Alterraun Verner is a math whiz. He scored in the 90th percentile on the SAT and earned a bachelor’s degree in mathematics from UCLA.
But you don’t need to know calculus to count the seven inches that separate Verner and Tampa Bay receiver Mike Evans.
Verner, who has a real chance to start Sunday (assuming that’s when the game is played) against the Buccaneers, is just 5-foot-10.
The Buccaneers list Evans at 6-foot-5.
So yes, size will be a consideration when Dolphins coaches decide whom to start alongside Xavien Howard at cornerback in Miami’s 52nd season opener.
But it won’t necessarily be the determining factor.
Byron Maxwell is bigger. But Verner, over the past three weeks, has been better.
“We’re going to go through this week,” Dolphins coach Adam Gase said of the ongoing competition Monday. “We’ll figure that out by the end of the week.”
If Verner wins the job, it won’t just cap a remarkable six weeks for the 28-year defender. It will be all the more compelling because of the opponent.
Verner spent the previous three seasons with the Buccaneers, having signed four-year, $26.5 million contract in 2014.
But the Buccaneers cut Verner back in February, saving $6.5 million against the cap.
“I wasn't surprised,” Verner said of Tampa Bay’s decision. “I felt, long story short, they were going in a different direction with me. And it's a business. I don't really have too many hard feelings against them. I'm probably going to say hello to everybody over there, the coaching staff and everything. At the end of the day, it's a business. They're going the way that they were going. I can't be mad. They didn't pull me along, drag me along like the could have. I'm not surprised. It's a business.”

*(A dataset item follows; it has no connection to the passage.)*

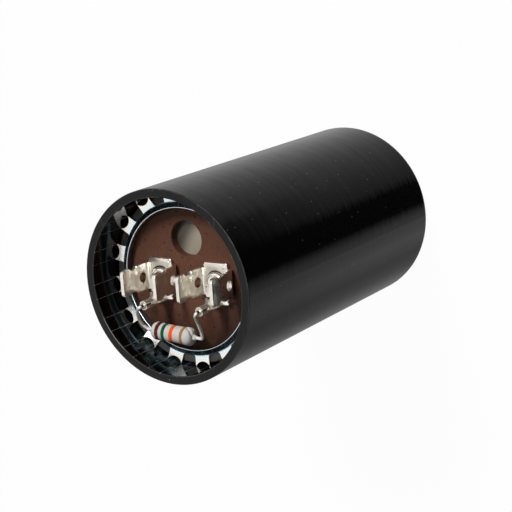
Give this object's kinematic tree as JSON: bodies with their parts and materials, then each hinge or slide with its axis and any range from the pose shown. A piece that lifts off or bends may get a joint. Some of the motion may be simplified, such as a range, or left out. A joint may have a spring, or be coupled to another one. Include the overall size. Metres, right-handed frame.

He might have expected it. But that doesn’t mean Verner had to like it.
So absolutely, this week’s game has a little extra juice for him — as if you needed any help getting amped up for the first week of the season.
“I'm not going to sit here and lie and say it doesn't mean a little bit more to me,” Verner said. “... Both teams want to get a win, but it would definitely be a little special if we beat my former team.”
Verner has a bunch of friends still on the team, and keeps in contact with defensive tackle Gerald McCoy, ex-Dolphins corner Brent Grimes, and yes, Evans.
They had some great battles on the practice field over the three years they spent together in Tampa. Verner watched as Evans developed from a rookie into the league’s fourth-leading receiver in 2016. Evans finished in the top 10 last year in catches (96), receiving yards (1,321) and touchdowns (12).
“I had to go against [Evans] and Vincent Jackson all three years I was there,” Verner said. “I'm used to going against big guys. Mike Evans is a very, very talented guy. ... He's grown so much as a player. I'm used to it. That's why I'm not shy or afraid if I go against a bigger guy. Sometimes I like it more, because all they're going to try to be is more physical. I'm OK with that.”
Verner didn’t even have a job two months ago; he signed a one-year, prove-it contract with the Dolphins in late July.
And so far, he has proven it.
But the summer been little more than a practice test.
The real exams start in the fall.
“They let me be what I can do best,” Verner said his height disadvantage. “They're not going to put me in a situation where they feel like my height is going to put me at a disadvantage. They let me play the way the way I know how to play.”
He added: “I know what type of talent I have. I know what I can. I know I can contribute and help on any team. But I'm just happy that the Dolphins was the team that gave me the opportunity.”